Before the robot sends its "glass receipt" to the shop or the bank, the guard stops it, reads the note, and does three things:
- The Redaction Pen (PII Filter): If the note says "Alice Martin" or includes a phone number, the guard uses a magic redaction pen to cross it out and replace it with a generic label like
<PERSON>or<PHONE>. The shop still knows what was bought, but they no longer know who bought it. - The Budget Check (Policy Engine): The guard checks your wallet rules. "Did you say this robot can spend $50 a day? This item costs $60? STOP!" It blocks the payment to prevent the robot from accidentally draining your bank account.

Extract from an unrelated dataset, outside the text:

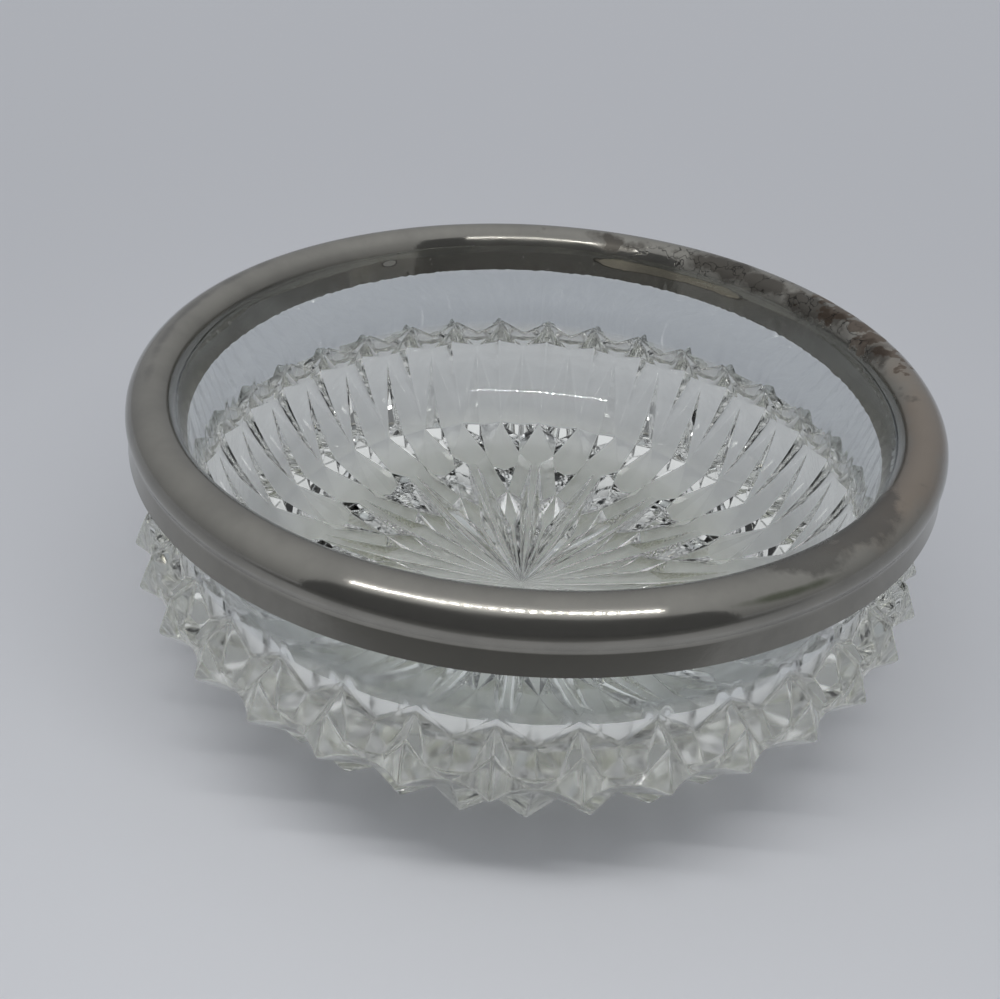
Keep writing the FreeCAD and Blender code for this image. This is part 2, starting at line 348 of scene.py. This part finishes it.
def makeBand(finish):
    profile = bandProfile()
    inside = []
    for i, (radius, height) in enumerate(profile):
        before, after = profile[max(0, i - 1)], profile[min(len(profile) - 1, i + 1)]
        run = Vector((after[0] - before[0], after[1] - before[1])).normalized()
        inside.append((radius - run.y * -band["sheet"], height - run.x * band["sheet"]))
    mesh = bmesh.new()
    columns = band["columns"]
    rings = []
    for place in profile + inside[::-1]:
        rings.append([mesh.verts.new(ringPoint(place[0], 360 * c / columns, place[1])) for c in range(columns)])
    for ring, nextRing in zip(rings, rings[1:] + rings[:1]):
        for c in range(columns):
            after = (c + 1) % columns
            mesh.faces.new((ring[c], nextRing[c], nextRing[after], ring[after]))
    edgeHeight = (band["top"] - band["innerEdge"][1]) * millimetre
    for vert in mesh.verts:
        spread = max(0.0, 1 - (vert.co.z - edgeHeight) / (2.5 * millimetre)) if vert.co.xy.length < 67 * millimetre else 0.0
        tear = noise.noise(vert.co.xyz * Vector((1, 1, 0)) * band["tearDetail"]) * band["tear"] * millimetre
        dent = noise.noise(vert.co * band["dentDetail"]) * band["dent"] * millimetre
        outward = Vector((vert.co.x, vert.co.y, 0)).normalized()
        vert.co += Vector((0, 0, tear * spread)) + outward * dent * 0.5
    bmesh.ops.recalc_face_normals(mesh, faces=mesh.faces)
    data = bpy.data.meshes.new("metalBand")
    mesh.to_mesh(data)
    mesh.free()
    shadeByAngle(data, 38)
    piece = linkObject("metalBand", data)
    data.materials.append(finish)
    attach(piece, "root")
    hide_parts("metal_rim")
    print("metal band made:", len(data.polygons), "faces")
    return piece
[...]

- The Duplicate Detector (Replay Guard): If a bad guy tries to steal a payment receipt and use it twice to steal your money, the guard spots the duplicate and says, "I've seen this receipt before. No way."
How Good is the Guard? (The Experiment)
The author tested this guard with 2,000 fake scenarios to see how well it works.
- The "Regex" Guard (The Pattern Matcher): This guard is like a robot that only looks for specific shapes. It's great at finding email addresses (because they always have an
@symbol) or credit card numbers. But if the note says "Alice Martin" inside a web address like/user/alice-martin, the pattern matcher gets confused and misses it. It's like trying to find a specific person in a crowd by only looking for people wearing red hats; if they aren't wearing a hat, you miss them. - The "NLP" Guard (The Brain): This guard uses a brain (Artificial Intelligence) to understand context. It knows that "Alice" in a URL is likely a person's name, even without a red hat.
- The Result: The "Brain" guard caught 89% of the hidden personal information, while the "Pattern" guard caught almost none of the names.
- The Speed: You might worry that a "Brain" guard would be slow. But the test showed it was incredibly fast—taking less than 6 milliseconds (that's faster than a blink of an eye). It fits perfectly within the time limit for these fast payments.
The Trade-off: Being Safe vs. Being Perfect
The "Brain" guard isn't perfect. Sometimes it gets a little paranoid. If the note says "Support Agent" (which isn't a real person's name), the guard might accidentally cross it out and replace it with <PERSON>.
- Is this bad? No. It's better to be a little too cautious. If the guard misses a real name and sends it to the bank, that's a privacy disaster. If it crosses out a fake name, the payment still goes through, just with a slightly generic note. The author decided it's worth being slightly paranoid to keep your data safe.
The Bottom Line
This paper introduces a "safety harness" for AI robots that spend money. It ensures that while the robot is fast and efficient, it doesn't accidentally spill your personal secrets (like your name, email, or social security number) to strangers every time it buys something.
It's like putting a privacy filter on your robot's wallet, ensuring that even in a world of instant, automated payments, your personal data stays in your pocket, not on a public postcard.